▶ **Problem requirements**:
Work through the data line by line, gathering every line that has the word "imported".

▶ **Supplied records**:
● ● ●

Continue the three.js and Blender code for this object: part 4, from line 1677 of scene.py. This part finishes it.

● ● ●

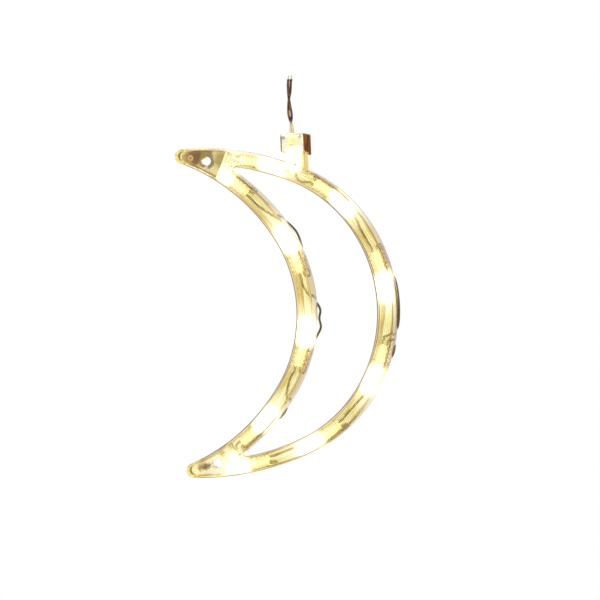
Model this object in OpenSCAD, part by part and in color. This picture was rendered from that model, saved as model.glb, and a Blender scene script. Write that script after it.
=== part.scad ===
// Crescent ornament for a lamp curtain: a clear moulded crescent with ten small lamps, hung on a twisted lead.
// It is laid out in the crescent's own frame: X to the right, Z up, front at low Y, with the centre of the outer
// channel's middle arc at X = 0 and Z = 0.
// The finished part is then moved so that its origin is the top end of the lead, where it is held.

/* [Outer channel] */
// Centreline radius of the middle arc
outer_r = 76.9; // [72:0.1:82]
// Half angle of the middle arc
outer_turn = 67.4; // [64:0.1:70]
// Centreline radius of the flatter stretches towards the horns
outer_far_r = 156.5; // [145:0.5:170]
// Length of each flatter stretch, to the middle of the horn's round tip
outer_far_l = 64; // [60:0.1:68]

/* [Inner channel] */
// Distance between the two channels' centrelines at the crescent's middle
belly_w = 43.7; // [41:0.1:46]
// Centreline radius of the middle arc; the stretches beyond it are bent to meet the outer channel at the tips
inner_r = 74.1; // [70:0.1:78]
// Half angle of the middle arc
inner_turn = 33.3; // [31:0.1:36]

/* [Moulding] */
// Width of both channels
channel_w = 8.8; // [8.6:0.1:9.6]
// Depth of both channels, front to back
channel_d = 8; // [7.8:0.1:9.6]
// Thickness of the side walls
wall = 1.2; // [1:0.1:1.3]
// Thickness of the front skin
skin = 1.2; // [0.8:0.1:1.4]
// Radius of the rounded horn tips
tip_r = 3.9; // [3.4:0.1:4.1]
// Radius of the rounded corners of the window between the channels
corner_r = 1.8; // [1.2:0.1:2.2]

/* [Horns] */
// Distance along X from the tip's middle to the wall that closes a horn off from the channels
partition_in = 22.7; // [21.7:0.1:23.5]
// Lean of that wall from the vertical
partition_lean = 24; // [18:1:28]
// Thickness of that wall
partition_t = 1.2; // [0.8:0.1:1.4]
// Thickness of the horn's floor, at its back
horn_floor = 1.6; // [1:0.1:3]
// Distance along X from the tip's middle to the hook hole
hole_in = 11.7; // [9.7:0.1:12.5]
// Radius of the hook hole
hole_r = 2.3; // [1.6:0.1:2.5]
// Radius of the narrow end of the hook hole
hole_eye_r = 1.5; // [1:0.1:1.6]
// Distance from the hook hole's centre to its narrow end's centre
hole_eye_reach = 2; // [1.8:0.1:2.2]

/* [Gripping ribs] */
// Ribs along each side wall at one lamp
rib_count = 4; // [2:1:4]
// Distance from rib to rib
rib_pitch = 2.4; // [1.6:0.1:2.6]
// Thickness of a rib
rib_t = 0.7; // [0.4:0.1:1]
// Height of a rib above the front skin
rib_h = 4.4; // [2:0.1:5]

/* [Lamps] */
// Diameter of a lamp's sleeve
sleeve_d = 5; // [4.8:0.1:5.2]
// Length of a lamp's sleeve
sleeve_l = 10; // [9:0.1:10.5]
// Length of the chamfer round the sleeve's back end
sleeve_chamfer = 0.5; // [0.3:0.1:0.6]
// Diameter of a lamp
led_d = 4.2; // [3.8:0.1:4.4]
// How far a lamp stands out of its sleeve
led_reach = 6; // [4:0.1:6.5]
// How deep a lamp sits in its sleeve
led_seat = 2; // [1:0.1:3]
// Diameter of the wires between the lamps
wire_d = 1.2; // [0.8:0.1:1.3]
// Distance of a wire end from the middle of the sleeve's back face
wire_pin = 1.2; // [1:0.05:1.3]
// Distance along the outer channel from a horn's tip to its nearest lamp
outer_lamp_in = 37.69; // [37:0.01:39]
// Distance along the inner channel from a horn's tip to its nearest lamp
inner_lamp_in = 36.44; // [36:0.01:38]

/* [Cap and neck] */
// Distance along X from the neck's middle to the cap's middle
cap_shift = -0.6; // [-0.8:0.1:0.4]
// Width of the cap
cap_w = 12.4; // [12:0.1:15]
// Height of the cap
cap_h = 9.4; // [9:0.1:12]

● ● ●

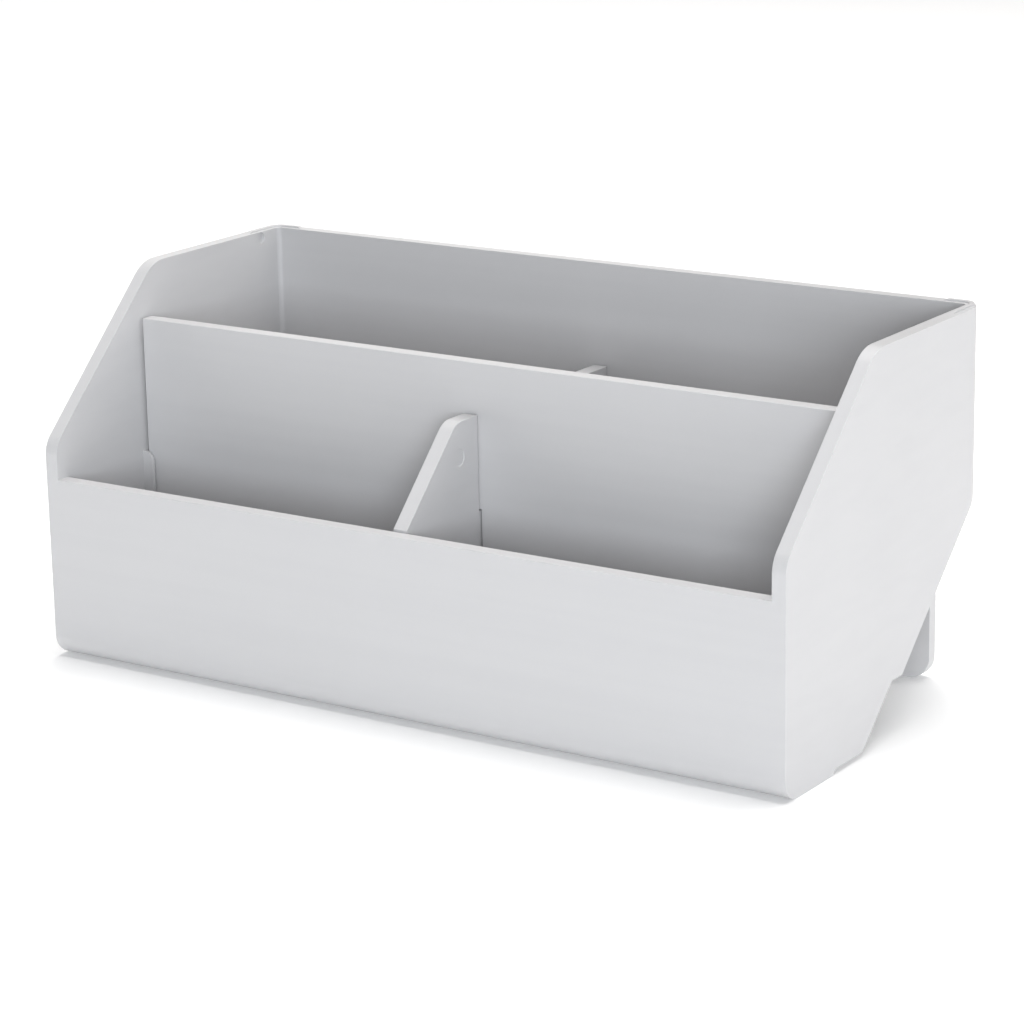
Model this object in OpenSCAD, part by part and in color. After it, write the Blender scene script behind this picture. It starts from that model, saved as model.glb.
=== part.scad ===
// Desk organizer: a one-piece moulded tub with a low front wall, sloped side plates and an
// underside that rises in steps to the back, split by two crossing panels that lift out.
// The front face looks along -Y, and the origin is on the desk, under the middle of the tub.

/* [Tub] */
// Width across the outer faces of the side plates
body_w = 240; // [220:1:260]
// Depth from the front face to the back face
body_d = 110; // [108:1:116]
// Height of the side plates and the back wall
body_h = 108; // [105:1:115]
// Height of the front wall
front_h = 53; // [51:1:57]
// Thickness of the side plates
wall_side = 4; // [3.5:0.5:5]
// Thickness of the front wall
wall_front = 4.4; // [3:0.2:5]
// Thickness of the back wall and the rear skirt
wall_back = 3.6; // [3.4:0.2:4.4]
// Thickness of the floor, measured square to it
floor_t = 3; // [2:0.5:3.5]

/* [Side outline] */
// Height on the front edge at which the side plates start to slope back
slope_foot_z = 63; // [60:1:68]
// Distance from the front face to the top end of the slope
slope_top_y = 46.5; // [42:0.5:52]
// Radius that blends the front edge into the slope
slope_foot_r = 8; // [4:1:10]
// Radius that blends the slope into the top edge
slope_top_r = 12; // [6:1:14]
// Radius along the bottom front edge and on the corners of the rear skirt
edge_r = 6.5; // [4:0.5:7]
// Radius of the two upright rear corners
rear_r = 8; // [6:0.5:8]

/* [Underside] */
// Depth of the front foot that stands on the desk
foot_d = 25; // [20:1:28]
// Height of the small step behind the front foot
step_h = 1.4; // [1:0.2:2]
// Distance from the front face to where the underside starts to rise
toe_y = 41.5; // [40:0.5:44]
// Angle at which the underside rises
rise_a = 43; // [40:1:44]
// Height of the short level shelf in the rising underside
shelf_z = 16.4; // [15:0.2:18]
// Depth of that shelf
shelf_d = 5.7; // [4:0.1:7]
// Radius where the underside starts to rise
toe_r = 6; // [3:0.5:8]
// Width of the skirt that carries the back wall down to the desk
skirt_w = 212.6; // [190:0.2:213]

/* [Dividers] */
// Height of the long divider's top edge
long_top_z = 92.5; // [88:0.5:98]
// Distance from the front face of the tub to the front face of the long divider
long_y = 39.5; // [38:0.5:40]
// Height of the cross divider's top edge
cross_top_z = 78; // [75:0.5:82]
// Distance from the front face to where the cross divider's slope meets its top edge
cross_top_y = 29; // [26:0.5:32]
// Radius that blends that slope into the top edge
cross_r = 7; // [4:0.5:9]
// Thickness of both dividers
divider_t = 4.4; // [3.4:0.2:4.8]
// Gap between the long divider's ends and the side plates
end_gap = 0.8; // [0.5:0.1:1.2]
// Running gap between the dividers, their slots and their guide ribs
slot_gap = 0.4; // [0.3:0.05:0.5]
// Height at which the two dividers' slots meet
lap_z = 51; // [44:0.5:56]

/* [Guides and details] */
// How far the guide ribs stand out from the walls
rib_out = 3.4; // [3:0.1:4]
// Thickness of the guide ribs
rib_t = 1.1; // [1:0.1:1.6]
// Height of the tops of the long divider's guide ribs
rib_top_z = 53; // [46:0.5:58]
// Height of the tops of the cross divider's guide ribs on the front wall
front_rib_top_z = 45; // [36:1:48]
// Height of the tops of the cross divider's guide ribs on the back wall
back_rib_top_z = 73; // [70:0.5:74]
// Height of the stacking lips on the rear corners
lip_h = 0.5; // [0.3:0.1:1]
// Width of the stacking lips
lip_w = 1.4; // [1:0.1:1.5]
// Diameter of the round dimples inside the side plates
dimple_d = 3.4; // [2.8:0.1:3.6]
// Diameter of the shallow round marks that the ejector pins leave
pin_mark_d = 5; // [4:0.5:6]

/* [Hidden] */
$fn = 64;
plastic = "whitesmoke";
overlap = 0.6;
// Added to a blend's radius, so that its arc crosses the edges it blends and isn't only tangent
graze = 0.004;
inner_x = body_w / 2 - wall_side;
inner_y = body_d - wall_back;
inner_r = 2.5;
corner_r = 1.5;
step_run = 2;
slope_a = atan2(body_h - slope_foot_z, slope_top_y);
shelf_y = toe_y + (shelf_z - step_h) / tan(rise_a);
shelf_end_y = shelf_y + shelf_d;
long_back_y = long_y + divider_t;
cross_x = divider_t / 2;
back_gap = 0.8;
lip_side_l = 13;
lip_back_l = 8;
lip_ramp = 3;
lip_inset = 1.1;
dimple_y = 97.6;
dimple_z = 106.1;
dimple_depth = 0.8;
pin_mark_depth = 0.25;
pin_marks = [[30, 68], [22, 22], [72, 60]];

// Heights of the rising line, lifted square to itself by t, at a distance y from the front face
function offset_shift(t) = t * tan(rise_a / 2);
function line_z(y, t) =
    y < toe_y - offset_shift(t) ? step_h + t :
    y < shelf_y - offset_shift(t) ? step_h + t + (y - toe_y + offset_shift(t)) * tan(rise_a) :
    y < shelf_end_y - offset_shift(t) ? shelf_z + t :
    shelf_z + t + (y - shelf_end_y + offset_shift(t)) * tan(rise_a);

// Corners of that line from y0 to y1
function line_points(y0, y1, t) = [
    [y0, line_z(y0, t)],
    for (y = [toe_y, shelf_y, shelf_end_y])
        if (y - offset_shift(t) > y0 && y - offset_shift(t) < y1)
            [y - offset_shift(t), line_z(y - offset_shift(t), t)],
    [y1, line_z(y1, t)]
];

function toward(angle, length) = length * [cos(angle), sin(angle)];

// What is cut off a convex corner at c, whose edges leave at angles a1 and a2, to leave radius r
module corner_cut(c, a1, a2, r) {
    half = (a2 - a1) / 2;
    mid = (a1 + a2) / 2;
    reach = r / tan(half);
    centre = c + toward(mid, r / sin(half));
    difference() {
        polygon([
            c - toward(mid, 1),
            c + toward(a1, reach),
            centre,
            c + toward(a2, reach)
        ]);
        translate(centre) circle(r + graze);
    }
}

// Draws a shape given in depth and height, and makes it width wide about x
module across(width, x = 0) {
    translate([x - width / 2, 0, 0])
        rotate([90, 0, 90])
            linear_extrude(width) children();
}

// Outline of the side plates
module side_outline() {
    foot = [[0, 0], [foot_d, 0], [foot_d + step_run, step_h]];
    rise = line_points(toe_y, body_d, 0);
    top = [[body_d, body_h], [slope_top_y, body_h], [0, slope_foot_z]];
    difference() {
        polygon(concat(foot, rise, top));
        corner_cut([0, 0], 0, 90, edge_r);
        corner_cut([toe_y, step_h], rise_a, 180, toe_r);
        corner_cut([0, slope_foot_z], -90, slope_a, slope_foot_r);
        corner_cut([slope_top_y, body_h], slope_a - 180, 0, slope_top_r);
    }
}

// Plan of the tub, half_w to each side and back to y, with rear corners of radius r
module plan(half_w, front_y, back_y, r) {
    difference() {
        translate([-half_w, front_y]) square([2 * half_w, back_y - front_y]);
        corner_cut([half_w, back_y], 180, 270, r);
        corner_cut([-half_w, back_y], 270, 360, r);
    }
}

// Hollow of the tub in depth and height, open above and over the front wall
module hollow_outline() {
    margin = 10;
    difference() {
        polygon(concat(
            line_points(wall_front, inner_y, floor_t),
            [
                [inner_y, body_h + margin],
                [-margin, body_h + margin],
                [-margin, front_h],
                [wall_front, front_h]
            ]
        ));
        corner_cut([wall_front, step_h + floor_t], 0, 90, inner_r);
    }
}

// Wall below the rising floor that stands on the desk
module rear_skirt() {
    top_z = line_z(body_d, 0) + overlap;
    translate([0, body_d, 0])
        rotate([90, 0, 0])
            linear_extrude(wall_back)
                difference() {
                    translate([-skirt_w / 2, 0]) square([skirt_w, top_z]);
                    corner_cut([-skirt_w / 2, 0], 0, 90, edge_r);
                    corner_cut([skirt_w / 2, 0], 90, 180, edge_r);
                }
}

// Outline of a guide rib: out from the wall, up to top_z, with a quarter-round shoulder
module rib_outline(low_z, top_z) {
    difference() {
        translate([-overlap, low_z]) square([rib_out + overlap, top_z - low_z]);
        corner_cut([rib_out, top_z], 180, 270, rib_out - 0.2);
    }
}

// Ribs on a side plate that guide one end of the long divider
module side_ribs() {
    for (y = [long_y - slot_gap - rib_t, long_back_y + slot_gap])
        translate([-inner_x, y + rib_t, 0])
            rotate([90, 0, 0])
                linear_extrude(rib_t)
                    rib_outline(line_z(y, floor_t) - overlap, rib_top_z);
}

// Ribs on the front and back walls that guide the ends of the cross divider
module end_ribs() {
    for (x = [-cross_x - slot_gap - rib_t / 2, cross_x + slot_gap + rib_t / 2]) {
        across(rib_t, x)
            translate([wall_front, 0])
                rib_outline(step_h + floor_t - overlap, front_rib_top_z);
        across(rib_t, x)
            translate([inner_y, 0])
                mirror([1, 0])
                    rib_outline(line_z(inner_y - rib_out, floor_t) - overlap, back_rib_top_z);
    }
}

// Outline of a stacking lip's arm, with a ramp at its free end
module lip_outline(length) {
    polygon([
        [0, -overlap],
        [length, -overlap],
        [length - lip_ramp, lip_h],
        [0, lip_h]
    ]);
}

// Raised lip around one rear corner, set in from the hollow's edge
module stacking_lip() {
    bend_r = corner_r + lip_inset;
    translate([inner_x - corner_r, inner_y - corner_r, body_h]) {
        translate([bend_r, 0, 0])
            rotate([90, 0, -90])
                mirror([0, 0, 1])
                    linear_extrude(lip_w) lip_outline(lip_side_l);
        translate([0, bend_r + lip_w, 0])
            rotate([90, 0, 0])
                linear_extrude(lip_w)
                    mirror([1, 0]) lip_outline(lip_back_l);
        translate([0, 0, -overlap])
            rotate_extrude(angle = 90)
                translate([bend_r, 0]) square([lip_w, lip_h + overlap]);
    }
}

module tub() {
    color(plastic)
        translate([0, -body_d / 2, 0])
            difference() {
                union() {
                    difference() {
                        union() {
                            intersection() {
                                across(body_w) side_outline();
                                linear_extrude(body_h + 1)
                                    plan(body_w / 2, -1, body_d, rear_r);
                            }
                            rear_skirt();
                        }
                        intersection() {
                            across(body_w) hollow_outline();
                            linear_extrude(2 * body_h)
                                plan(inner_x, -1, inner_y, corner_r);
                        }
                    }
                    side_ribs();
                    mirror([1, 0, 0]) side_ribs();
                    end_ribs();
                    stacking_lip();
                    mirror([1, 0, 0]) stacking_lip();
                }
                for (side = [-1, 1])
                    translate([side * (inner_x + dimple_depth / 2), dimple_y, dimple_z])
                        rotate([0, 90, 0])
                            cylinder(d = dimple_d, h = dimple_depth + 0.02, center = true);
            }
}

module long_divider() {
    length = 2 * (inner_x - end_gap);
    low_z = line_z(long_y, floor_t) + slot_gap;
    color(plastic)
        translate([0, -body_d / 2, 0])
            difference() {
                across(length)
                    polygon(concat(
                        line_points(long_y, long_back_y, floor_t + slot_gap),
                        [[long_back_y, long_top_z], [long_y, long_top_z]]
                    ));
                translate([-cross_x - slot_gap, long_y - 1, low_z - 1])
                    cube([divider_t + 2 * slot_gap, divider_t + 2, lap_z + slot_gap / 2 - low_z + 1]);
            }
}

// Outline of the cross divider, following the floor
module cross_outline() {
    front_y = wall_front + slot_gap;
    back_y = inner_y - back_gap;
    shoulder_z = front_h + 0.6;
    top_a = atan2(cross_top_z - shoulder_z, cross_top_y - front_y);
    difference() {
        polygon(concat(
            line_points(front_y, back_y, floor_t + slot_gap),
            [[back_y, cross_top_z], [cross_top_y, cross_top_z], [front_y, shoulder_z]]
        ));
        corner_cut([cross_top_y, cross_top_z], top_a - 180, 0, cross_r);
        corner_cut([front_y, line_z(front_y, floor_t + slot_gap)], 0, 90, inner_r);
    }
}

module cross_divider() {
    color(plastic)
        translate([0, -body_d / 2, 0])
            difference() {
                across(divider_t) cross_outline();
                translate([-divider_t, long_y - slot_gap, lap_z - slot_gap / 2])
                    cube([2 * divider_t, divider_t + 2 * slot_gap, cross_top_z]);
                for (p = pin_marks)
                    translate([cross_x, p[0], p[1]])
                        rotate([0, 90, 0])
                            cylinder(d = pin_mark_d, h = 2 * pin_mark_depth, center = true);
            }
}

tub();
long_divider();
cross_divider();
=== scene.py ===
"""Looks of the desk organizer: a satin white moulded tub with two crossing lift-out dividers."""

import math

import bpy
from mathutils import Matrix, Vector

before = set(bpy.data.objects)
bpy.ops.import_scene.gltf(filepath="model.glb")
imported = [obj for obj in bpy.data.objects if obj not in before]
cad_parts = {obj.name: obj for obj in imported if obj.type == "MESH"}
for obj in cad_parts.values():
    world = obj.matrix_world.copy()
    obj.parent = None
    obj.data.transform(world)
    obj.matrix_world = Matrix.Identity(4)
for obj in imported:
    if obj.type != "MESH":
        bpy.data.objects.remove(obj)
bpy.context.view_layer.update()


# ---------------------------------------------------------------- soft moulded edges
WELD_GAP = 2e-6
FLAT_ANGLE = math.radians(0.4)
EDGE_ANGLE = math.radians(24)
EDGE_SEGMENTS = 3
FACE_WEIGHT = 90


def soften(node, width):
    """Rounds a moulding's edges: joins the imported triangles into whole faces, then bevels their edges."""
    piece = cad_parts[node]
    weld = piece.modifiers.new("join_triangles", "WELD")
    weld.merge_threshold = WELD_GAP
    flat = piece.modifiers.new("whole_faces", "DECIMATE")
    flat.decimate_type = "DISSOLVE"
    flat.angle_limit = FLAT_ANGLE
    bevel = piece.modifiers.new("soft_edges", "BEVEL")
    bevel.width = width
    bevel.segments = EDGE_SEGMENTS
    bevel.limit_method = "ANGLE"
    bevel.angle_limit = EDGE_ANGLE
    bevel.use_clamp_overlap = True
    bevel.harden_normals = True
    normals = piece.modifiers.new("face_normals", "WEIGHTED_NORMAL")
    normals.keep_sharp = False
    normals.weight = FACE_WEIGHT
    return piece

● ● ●

▶ **Reply**:
imported = [obj for obj in bpy.data.objects if obj not in before]
cad_parts = {obj.name: obj for obj in imported if obj.type == "MESH"}
for obj in imported:
    """Rounds a moulding's edges: joins the imported triangles into whole faces, then bevels their edges."""